>>>>>
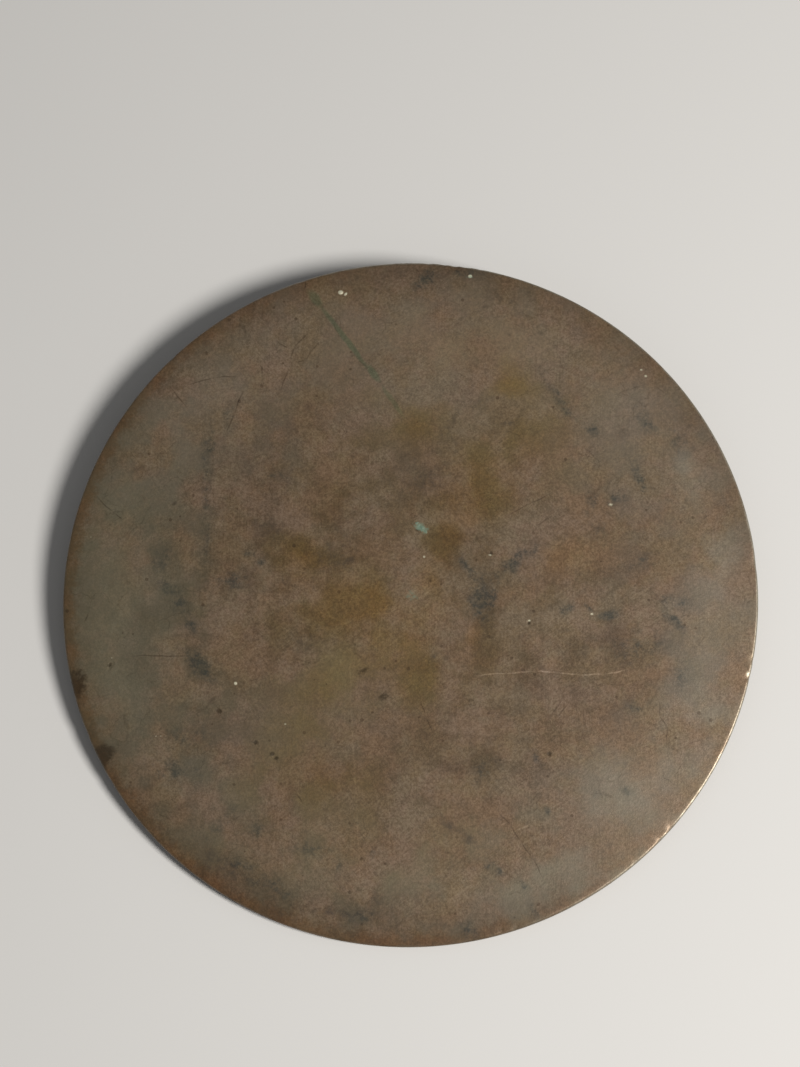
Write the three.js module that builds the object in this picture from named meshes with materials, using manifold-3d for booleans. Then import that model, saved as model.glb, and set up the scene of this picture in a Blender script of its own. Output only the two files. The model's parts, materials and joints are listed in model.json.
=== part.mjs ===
// An ancient round bronze mirror: a thin plain disc cast in one piece with a small domed knob,
// pierced for a cord, in the middle of its back.
// Millimetres, +Z up. The mirror lies face up, as it does when it is put down: the crest of
// the knob and one place on the rim touch the surface, so the face leans a few degrees to -Y.

import * as THREE from "three";
import { mergeVertices } from "three/addons/utils/BufferGeometryUtils.js";
import Module from "manifold-3d";

// The disc. Its own plane z = 0 is the flat foot of the rim, and its face looks along +z.
const MIRROR_DIAMETER = 145;
const RIM_THICKNESS = 1.95; // from the foot to the level where the face ends
const FACE_CROWN = 0.8; // how far the polished face bulges above that level
const SHOULDER_WIDTH = 4.5; // the outer band in which the face rolls down
const SHOULDER_DROP = 0.05;
const ARRIS_RADIUS = 0.45; // worn edge between the face and the side wall
const FOOT_ROUND = 0.35; // worn edge between the side wall and the foot

// The back, from the rim inwards.
const RIM_WIDTH = 5;
const RIM_SLOPE = 0.8;
const FIELD_DEPTH = 0.6; // the plain field lies this far inside the foot
const RING_RADIUS = 27;
const RING_WIDTH = 1.6;
const RING_HEIGHT = 0.35;
const SEAT_RADIUS = 13; // low round seat that carries the knob
const SEAT_HEIGHT = 0.3;

// The knob, a low dome over a tunnel for the cord. Heights are above the field.
const KNOB_LENGTH = 18; // across the tunnel
const KNOB_WIDTH = 14; // along the tunnel
const KNOB_CAST_HEIGHT = 5.95;
const KNOB_WORN_HEIGHT = 5.6; // its crest is worn flat at the angle at which the mirror lies
const KNOB_ROOT = 1.3; // depth by which the dome is let into the plate
const TUNNEL_WIDTH = 7.4;
const TUNNEL_HEIGHT = 3.7;

// How finely the round forms are faceted.
const DISC_SIDES = 96;
const FACE_STEPS = 6;
const SHOULDER_STEPS = 3;
const EDGE_STEPS = 4;
const RING_STEPS = 4;
const KNOB_SIDES = 40;
const KNOB_STEPS = 7;
const TUNNEL_STEPS = 12;

const DISC_RADIUS = MIRROR_DIAMETER / 2;
const FOOT_RADIUS = DISC_RADIUS - FOOT_ROUND;
const CREST_LEVEL = FIELD_DEPTH - KNOB_WORN_HEIGHT;

const wasm = await Module();
wasm.setup();

// Points along an elliptic arc about (cx, cy), both ends included.
function arcPoints(cx, cy, rx, ry, startAngle, endAngle, steps) {
  const points = [];
  for (let i = 0; i <= steps; i += 1) {
    const angle = startAngle + ((endAngle - startAngle) * i) / steps;
    points.push(new THREE.Vector2(cx + rx * Math.cos(angle), cy + ry * Math.sin(angle)));
  }
  return points;
}

// Height of the polished face at radius r: a shallow crown, then a roll down near the edge.
function faceHeight(r) {
  const crown = FACE_CROWN * (1 - (r / DISC_RADIUS) ** 2);
  const shoulder = Math.max(0, (r - (DISC_RADIUS - SHOULDER_WIDTH)) / SHOULDER_WIDTH);
  return RIM_THICKNESS + crown - SHOULDER_DROP * shoulder ** 2;
}

// The face from the edge to the middle.
function faceProfile() {
  const shoulderStart = DISC_RADIUS - SHOULDER_WIDTH;
  const arrisStart = DISC_RADIUS - ARRIS_RADIUS;
  const points = [];
  for (let i = 1; i <= SHOULDER_STEPS; i += 1) {
    const r = arrisStart + ((shoulderStart - arrisStart) * i) / SHOULDER_STEPS;
    points.push(new THREE.Vector2(r, faceHeight(r)));
  }
  for (let i = 1; i <= FACE_STEPS; i += 1) {
    const r = shoulderStart * (1 - i / FACE_STEPS);
    points.push(new THREE.Vector2(r, faceHeight(r)));
  }
  return points;
}

// Worn foot edge, upright side wall and worn arris, from the foot up to the face.
function edgeProfile() {
  const arrisTop = faceHeight(DISC_RADIUS - ARRIS_RADIUS);
  const foot = arcPoints(
    FOOT_RADIUS, FOOT_ROUND, FOOT_ROUND, FOOT_ROUND, -Math.PI / 2, 0, EDGE_STEPS,
  );
  const arris = arcPoints(
    DISC_RADIUS - ARRIS_RADIUS, arrisTop - ARRIS_RADIUS, ARRIS_RADIUS, ARRIS_RADIUS,
    0, Math.PI / 2, EDGE_STEPS,
  );
  return [...foot, ...arris];
}

// The back from the middle out to the rim: knob seat, plain field with one low ring, rim.
function backProfile() {
  const seatLevel = FIELD_DEPTH - SEAT_HEIGHT;
  const rimInside = FOOT_RADIUS - RIM_WIDTH;
  const ring = arcPoints(
    RING_RADIUS, FIELD_DEPTH, RING_WIDTH / 2, -RING_HEIGHT, Math.PI, 0, RING_STEPS,
  );
  return [
    new THREE.Vector2(0, seatLevel),
    new THREE.Vector2(SEAT_RADIUS, seatLevel),
    new THREE.Vector2(SEAT_RADIUS + SEAT_HEIGHT, FIELD_DEPTH),
    ...ring,
    new THREE.Vector2(rimInside - RIM_SLOPE, FIELD_DEPTH),
    new THREE.Vector2(rimInside, 0),
  ];
}

// The whole disc, turned about its axis with one flat side of the polygon facing -Y.
function discGeometry() {
  const profile = [...backProfile(), ...edgeProfile(), ...faceProfile()];
  const geometry = new THREE.LatheGeometry(profile, DISC_SIDES, Math.PI / DISC_SIDES);
  return geometry.rotateX(Math.PI / 2);
}

// The dome, standing on its root: a quarter ellipse turned about its axis, then stretched.
function domeGeometry() {
  const half = KNOB_WIDTH / 2;
  const profile = [
    new THREE.Vector2(0, -KNOB_ROOT),
    new THREE.Vector2(half, -KNOB_ROOT),
    ...arcPoints(0, 0, half, KNOB_CAST_HEIGHT, 0, Math.PI / 2, KNOB_STEPS),
  ];
  const geometry = new THREE.LatheGeometry(profile, KNOB_SIDES);
  return geometry.scale(KNOB_LENGTH / KNOB_WIDTH, 1, 1);
}

// The arched passage that a cord runs through, along Z and longer than the knob is wide.
function tunnelGeometry() {
  const outline = new THREE.Shape(arcPoints(
    0, 0, TUNNEL_WIDTH / 2, TUNNEL_HEIGHT, 0, Math.PI, TUNNEL_STEPS,
  ));
  const depth = 2 * KNOB_WIDTH;
  const geometry = new THREE.ExtrudeGeometry(outline, { depth, bevelEnabled: false });
  return geometry.translate(0, 0, -depth / 2);
}

// Turns a form whose y is height above the field so that it hangs from the back of the disc.
function hangFromField(geometry) {
  return geometry.rotateX(-Math.PI / 2).translate(0, 0, FIELD_DEPTH);
}

// What the surface that the mirror lies on has worn away from the crest of the knob.
function wearGeometry() {
  const geometry = new THREE.BoxGeometry(KNOB_LENGTH, KNOB_WIDTH, KNOB_CAST_HEIGHT);
  geometry.translate(0, 0, -KNOB_CAST_HEIGHT / 2);
  geometry.rotateX(-restingLean());
  return geometry.translate(0, 0, CREST_LEVEL);
}

// The knob, pierced along Y and worn.
function knobSolid() {
  const dome = toSolid(hangFromField(domeGeometry()));
  const tunnel = toSolid(hangFromField(tunnelGeometry()));
  return dome.subtract(tunnel).subtract(toSolid(wearGeometry()));
}

// The triangles with three different corners: those that a lathe folds up on its axis go.
function openTriangles(index) {
  const kept = [];
  for (let i = 0; i < index.length; i += 3) {
    const [a, b, c] = index.slice(i, i + 3);
    if (a !== b && b !== c && c !== a) {
      kept.push(a, b, c);
    }
  }
  return new Uint32Array(kept);
}

// A closed three.js geometry as a manifold solid.
function toSolid(geometry) {
  const bare = geometry.clone();
  bare.deleteAttribute("normal");
  bare.deleteAttribute("uv");
  const merged = mergeVertices(bare, 1e-4);
  return new wasm.Manifold(new wasm.Mesh({
    numProp: 3,
    vertProperties: new Float32Array(merged.attributes.position.array),
    triVerts: openTriangles(merged.index.array),
  }));
}

// A manifold solid as a three.js geometry.
function toGeometry(solid) {
  const mesh = solid.getMesh();
  const geometry = new THREE.BufferGeometry();
  geometry.setAttribute("position", new THREE.BufferAttribute(mesh.vertProperties, 3));
  geometry.setIndex(new THREE.BufferAttribute(mesh.triVerts, 1));
  geometry.computeVertexNormals();
  return geometry;
}

// Bronze under a brown patina, still faintly metallic.
function patinatedBronze() {
  return new THREE.MeshStandardMaterial({ color: 0x6a5a46, roughness: 0.5, metalness: 0.6 });
}

// Angle at which the disc lies when the crest of its knob and the near rim both touch down.
function restingLean() {
  const rimEdge = FOOT_RADIUS * Math.cos(Math.PI / DISC_SIDES);
  return Math.atan2(-CREST_LEVEL, rimEdge);
}

// The cast mirror, leaned over and then set down with the middle of its underside at the origin.
function bronzeMirror() {
  const geometry = toGeometry(toSolid(discGeometry()).add(knobSolid()));
  geometry.rotateX(restingLean());
  geometry.computeBoundingBox();
  const middle = geometry.boundingBox.getCenter(new THREE.Vector3());
  const mirror = new THREE.Mesh(geometry, patinatedBronze());
  mirror.name = "bronze_mirror";
  mirror.position.set(-middle.x, -middle.y, -geometry.boundingBox.min.z);
  return mirror;
}

const part = new THREE.Group();
part.add(bronzeMirror());

export default part;
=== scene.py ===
import json
import math

import bmesh
import bpy
import numpy as np
from mathutils import Matrix, Vector


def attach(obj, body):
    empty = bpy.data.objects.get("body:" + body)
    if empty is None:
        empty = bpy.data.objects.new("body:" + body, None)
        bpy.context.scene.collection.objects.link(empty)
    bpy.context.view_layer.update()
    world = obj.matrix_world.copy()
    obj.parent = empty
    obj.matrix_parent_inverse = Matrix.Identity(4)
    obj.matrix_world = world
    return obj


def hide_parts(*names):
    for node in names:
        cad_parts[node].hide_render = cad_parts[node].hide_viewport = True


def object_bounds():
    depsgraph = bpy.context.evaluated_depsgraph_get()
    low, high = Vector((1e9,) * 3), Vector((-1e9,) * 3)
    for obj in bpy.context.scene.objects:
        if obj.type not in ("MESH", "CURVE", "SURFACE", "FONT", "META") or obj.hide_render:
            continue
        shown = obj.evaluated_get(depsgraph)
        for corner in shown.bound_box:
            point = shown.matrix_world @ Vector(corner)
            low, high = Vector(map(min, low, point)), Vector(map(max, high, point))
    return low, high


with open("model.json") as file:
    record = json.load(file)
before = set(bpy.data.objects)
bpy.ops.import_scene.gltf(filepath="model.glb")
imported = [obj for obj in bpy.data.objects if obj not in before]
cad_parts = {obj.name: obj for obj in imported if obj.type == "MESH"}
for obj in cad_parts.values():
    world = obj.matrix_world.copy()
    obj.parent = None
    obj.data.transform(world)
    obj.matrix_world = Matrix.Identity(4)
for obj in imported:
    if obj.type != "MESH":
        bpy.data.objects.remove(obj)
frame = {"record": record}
cad_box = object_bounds()


# ---------------------------------------------------------------- how the mirror lies
# The mirror lies face up, leaning on its knob. Its own plane is the flat back of the rim, and
# the rim_back mount lies in that plane, level with the middle of the disc.

mm = 0.001
rim_back = next(m for m in frame["record"]["mounts"] if m["name"] == "rim_back")
foot_middle = Vector((0, rim_back["pos_m"][1], rim_back["pos_m"][2]))
lean = math.asin(rim_back["axis"][1])
mirror_to_row = Matrix.Translation(foot_middle) @ Matrix.Rotation(lean, 4, "X")


# ---------------------------------------------------------------- the casting
# One casting in high-tin bronze: a thin disc with a flat raised rim behind, a low ring and a
# round seat, and a domed knob that bridges a tunnel for the cord. The face was ground and
# polished, so it is smooth; the back keeps its casting skin.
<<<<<
Quote nothing but the lines that run from the line containing "shown = obj.evaluated_get(depsgraph)" through the line containing "imported = [obj", keeping both of them word for word.

        shown = obj.evaluated_get(depsgraph)
        for corner in shown.bound_box:
            point = shown.matrix_world @ Vector(corner)
            low, high = Vector(map(min, low, point)), Vector(map(max, high, point))
    return low, high


with open("model.json") as file:
    record = json.load(file)
before = set(bpy.data.objects)
bpy.ops.import_scene.gltf(filepath="model.glb")
imported = [obj for obj in bpy.data.objects if obj not in before]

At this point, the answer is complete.